Debt to Income ratio is computed by determining your:
Front End Ratio - Your current MINIMUM monthly obligations without the new home - as they show on your credit report DIVIDED by your total monthly gross income
Back End Ratio - Your Front End Ratio obligations + whatever your new mortgage payment will be DIVIDED by your total monthly gross income
A DTI of, say, 29/41 means that the Front End Ratio is 29% and the Back End Ratio is 41%
Lenders have different requirements for DTI's ... and it all really depends on the lender AND your personal credit history / story. I was able to get a loan with a Back End Ratio of 48%.

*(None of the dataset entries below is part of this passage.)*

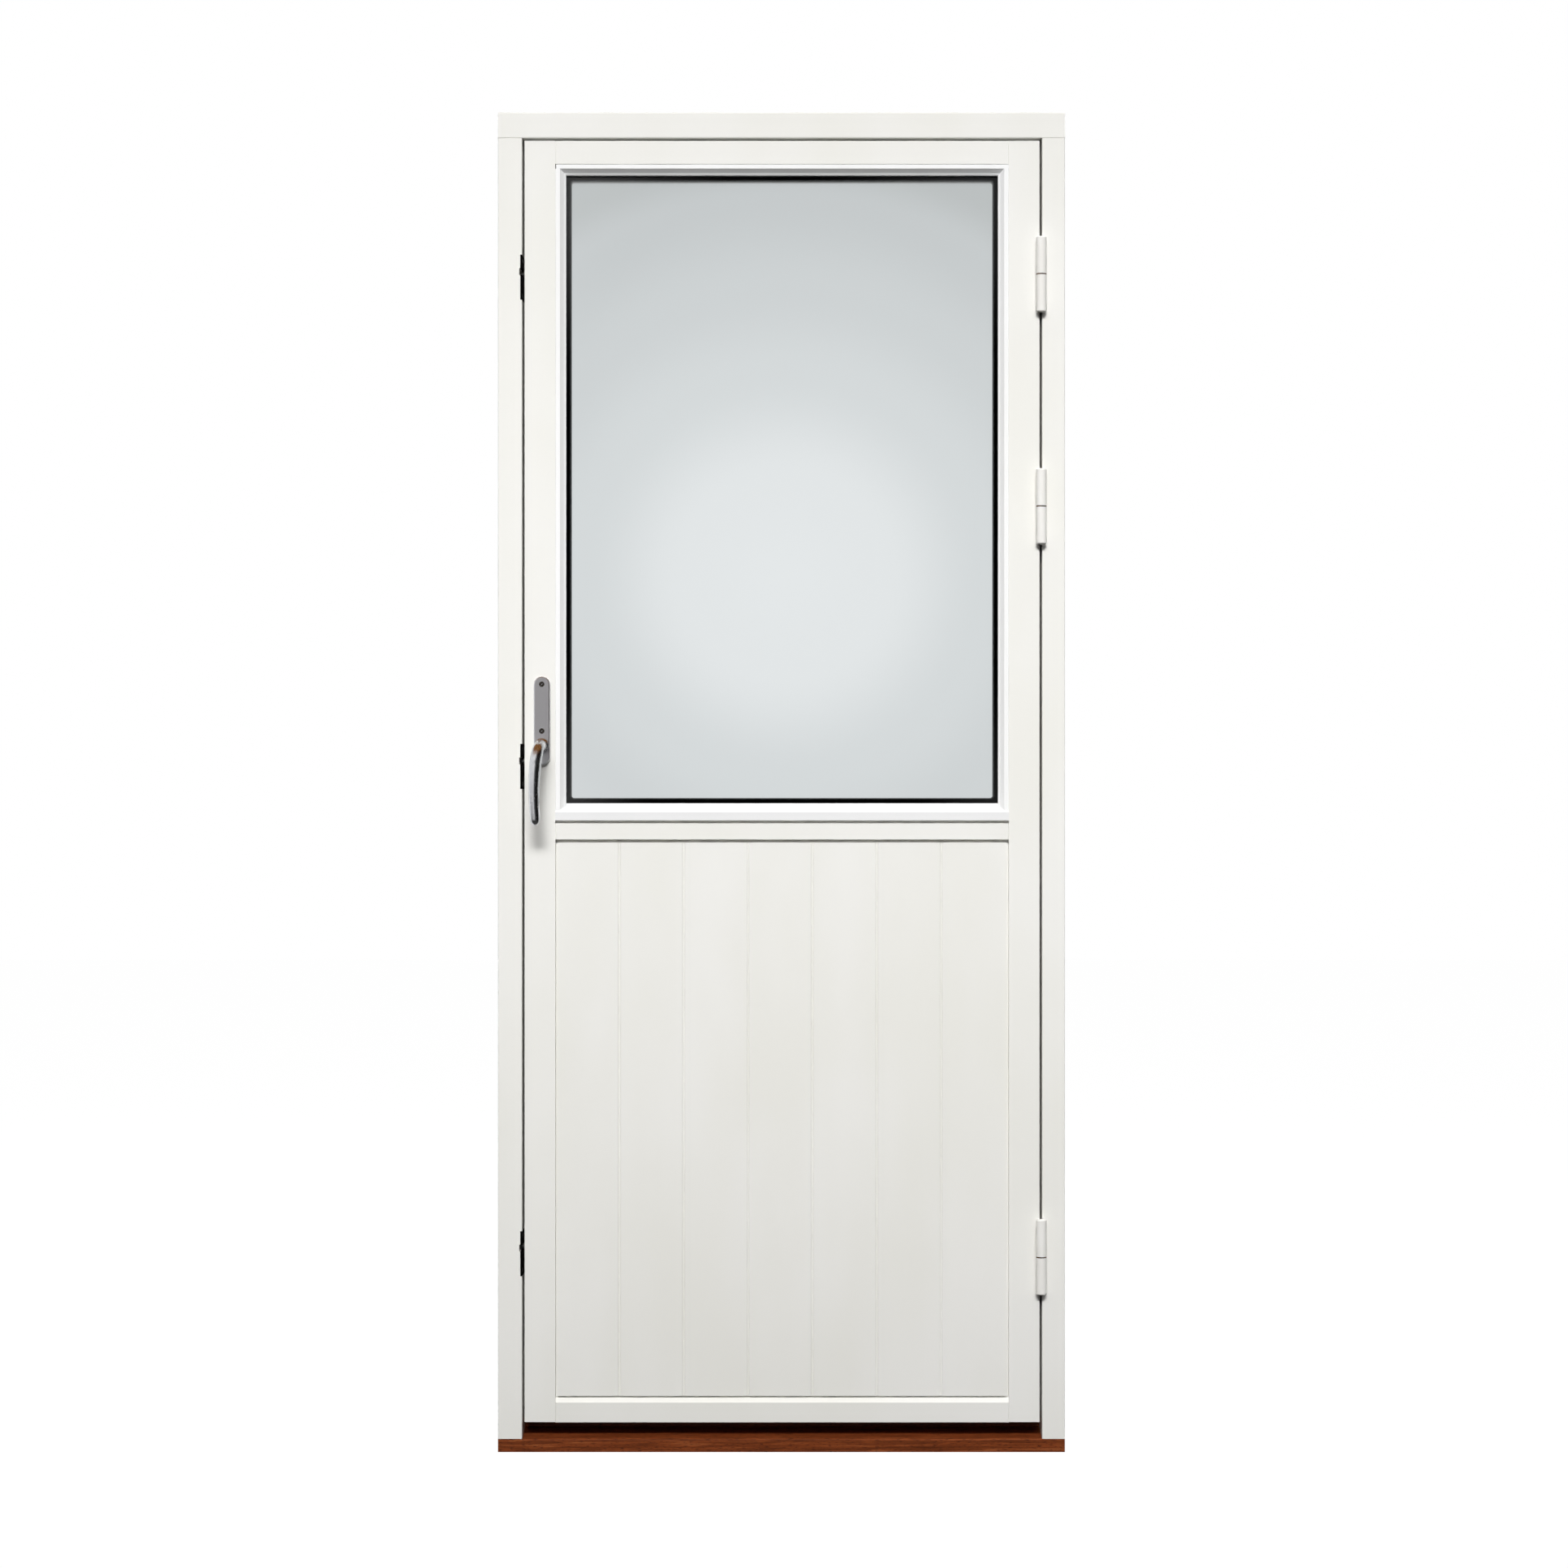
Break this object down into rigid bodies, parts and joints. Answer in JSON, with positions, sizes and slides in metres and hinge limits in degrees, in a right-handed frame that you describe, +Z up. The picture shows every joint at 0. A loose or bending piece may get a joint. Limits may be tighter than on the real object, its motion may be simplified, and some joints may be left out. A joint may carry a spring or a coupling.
{
  "type": "balcony door",
  "caption": "Painted timber balcony door in its frame, glazed above a grooved panel, outward opening on lift-off hinges, with an espagnolette handle and a hardwood threshold.",
  "frame": {"origin": "middle of the threshold's underside along the frame's width, in the plane of the frame's outer face", "axes": "+X to the right seen from outside, towards the hinges; +Y indoors, across the frame's depth; +Z up"},
  "size_m": [0.88, 0.1794, 2.08],
  "materials": {
    "painted_timber": "white paint, satin",
    "painted_sheet": "white paint, satin",
    "oiled_hardwood": "oiled",
    "beech": "planed",
    "foam_core": "matt foam",
    "gasket_rubber": "matt",
    "spacer_plastic": "matt",
    "glass": "clear float",
    "zinc_plated_steel": "zinc plated",
    "painted_hinge_steel": "cream white paint",
    "brass": "turned",
    "satin_chrome": "satin",
    "nylon": "moulded"
  },
  "bodies": {
    "frame": {"head": "painted_timber", "lock_jamb": "painted_timber", "hinge_jamb": "painted_timber", "threshold": "oiled_hardwood", "frame_gasket": "gasket_rubber", "frame_screws": "zinc_plated_steel", "strike_screws": "zinc_plated_steel", "hinge_washers": "brass", "hinge_frame_screws": "zinc_plated_steel", "lower_hinge_frame_half": "painted_hinge_steel", "middle_hinge_frame_half": "painted_hinge_steel", "upper_hinge_frame_half": "painted_hinge_steel", "lower_hinge_pin": "zinc_plated_steel", "middle_hinge_pin": "zinc_plated_steel", "upper_hinge_pin": "zinc_plated_steel", "lower_strike": "zinc_plated_steel", "middle_strike": "zinc_plated_steel", "upper_strike": "zinc_plated_steel"},
    "leaf": {"lock_stile": "painted_timber", "hinge_stile": "painted_timber", "top_rail": "painted_timber", "mid_rail": "painted_timber", "bottom_rail": "painted_timber", "rail_dowels": "beech", "panel_outer_sheet": "painted_sheet", "panel_core": "foam_core", "panel_inner_sheet": "painted_sheet", "top_bead": "painted_timber", "lock_side_bead": "painted_timber", "hinge_side_bead": "painted_timber", "sill_bead": "painted_timber", "outer_pane": "glass", "inner_pane": "glass", "glass_spacer": "spacer_plastic", "edge_seal": "gasket_rubber", "outer_glazing_tape": "gasket_rubber", "inner_glazing_tape": "gasket_rubber", "setting_blocks": "spacer_plastic", "faceplate": "zinc_plated_steel", "faceplate_screws": "zinc_plated_steel", "gearcase": "zinc_plated_steel", "outer_backplate": "satin_chrome", "inner_backplate": "satin_chrome", "plate_screws": "satin_chrome", "outer_bush": "nylon", "inner_bush": "nylon", "hinge_leaf_screws": "zinc_plated_steel", "lower_hinge_leaf_half": "painted_hinge_steel", "middle_hinge_leaf_half": "painted_hinge_steel", "upper_hinge_leaf_half": "painted_hinge_steel"},
    "handle": {"outer_lever": "satin_chrome", "inner_lever": "satin_chrome", "spindle": "zinc_plated_steel", "pinion": "zinc_plated_steel"},
    "locking_rod": {"drive_rod": "zinc_plated_steel", "locking_pins": "zinc_plated_steel"}
  },
  "joints": [
    {"name": "leaf_swing", "type": "hinge", "parent": "frame", "child": "leaf", "pos_m": [0.40275, -0.0085, 1], "axis": [0, 0, 1], "range_deg": [0, 175]},
    {"name": "handle_turn", "type": "hinge", "parent": "leaf", "child": "handle", "pos_m": [-0.3715, 0.028, 1.097], "axis": [0, -1, 0], "range_deg": [0, 90]},
    {"name": "rod_slide", "type": "slide", "parent": "leaf", "child": "locking_rod", "axis": [0, 0, -1], "range_m": [0, 0.0178]}
  ],
  "couplings": [
    {"joint": "rod_slide", "follows": "handle_turn", "m_per_rad": 0.01125}
  ]
}
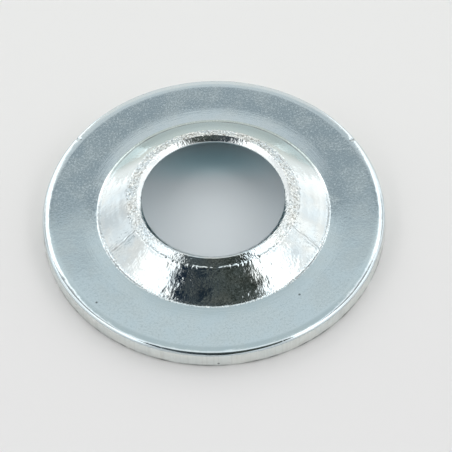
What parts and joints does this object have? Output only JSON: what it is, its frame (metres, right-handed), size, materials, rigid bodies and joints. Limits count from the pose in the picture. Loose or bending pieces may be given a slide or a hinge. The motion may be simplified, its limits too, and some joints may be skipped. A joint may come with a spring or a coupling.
{
  "type": "belleville washer",
  "caption": "Round steel washer with a flat flange and a hollow bell drawn up round its bolt hole.",
  "frame": {"origin": "centre of the flange's underside, on the axis of the bolt hole", "axes": "+Z along the axis of the bolt hole, from the underside towards the top of the bell"},
  "size_m": [0.025, 0.025, 0.0036],
  "materials": {
    "zinc_steel": "bright zinc plating with a faint blue tint over pressed steel sheet"
  },
  "bodies": {
    "root": {"washer": "zinc_steel"}
  },
  "joints": []
}
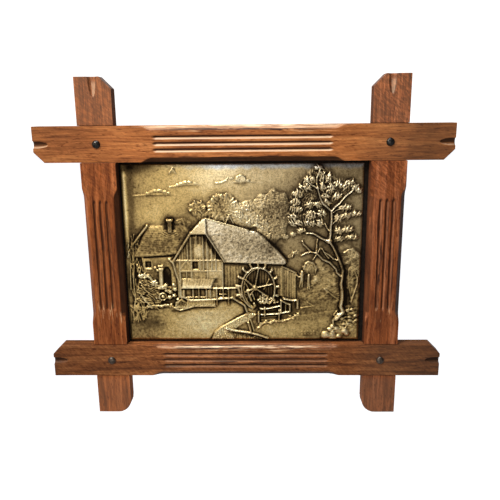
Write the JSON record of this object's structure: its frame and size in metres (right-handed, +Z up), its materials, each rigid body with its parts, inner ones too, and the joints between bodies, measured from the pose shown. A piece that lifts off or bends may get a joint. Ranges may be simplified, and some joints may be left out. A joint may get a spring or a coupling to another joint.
{
  "type": "framed relief plaque",
  "caption": "Cast metal wall plaque with a country watermill in relief, on a backing board in a lapped oak frame with overhanging, carved ends.",
  "frame": {"origin": "on the back face of the top rail, at the middle of its length and of its height, where the frame meets the wall", "axes": "+X to the right along the top rail, +Y from the front into the wall, +Z up"},
  "size_m": [0.42, 0.0176, 0.3599],
  "materials": {
    "oak": "stained reddish brown, waxed, satin",
    "plaque_metal": "antiqued, warm polished highs over dark recesses",
    "nails": "dark bronzed, smooth domes",
    "board": "dark hardboard, matt"
  },
  "bodies": {
    "root": {"top_rail": "oak", "bottom_rail": "oak", "left_stile": "oak", "right_stile": "oak", "relief_plaque": "plaque_metal", "backing_board": "board", "nail_top_left": "nails", "nail_top_right": "nails", "nail_bottom_left": "nails", "nail_bottom_right": "nails"}
  },
  "joints": []
}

@Anonymous wrote:Debt to Income ratio is computed by determining your:
Front End Ratio - Your current MINIMUM monthly obligations without the new home - as they show on your credit report DIVIDED by your total monthly gross income
Back End Ratio - Your Front End Ratio obligations + whatever your new mortgage payment will be DIVIDED by your total monthly gross income
A DTI of, say, 29/41 means that the Front End Ratio is 29% and the Back End Ratio is 41%
Lenders have different requirements for DTI's ... and it all really depends on the lender AND your personal credit history / story. I was able to get a loan with a Back End Ratio of 48%.
Message Edited by bubasti on 05-11-2009 01:48 PM
Thanks -- this really helps. I've been reading the post in this forum trying to increase my knowledge as I rebuild and prepare to apply for a mortgage and that was one of the areas I just wasn't clear on.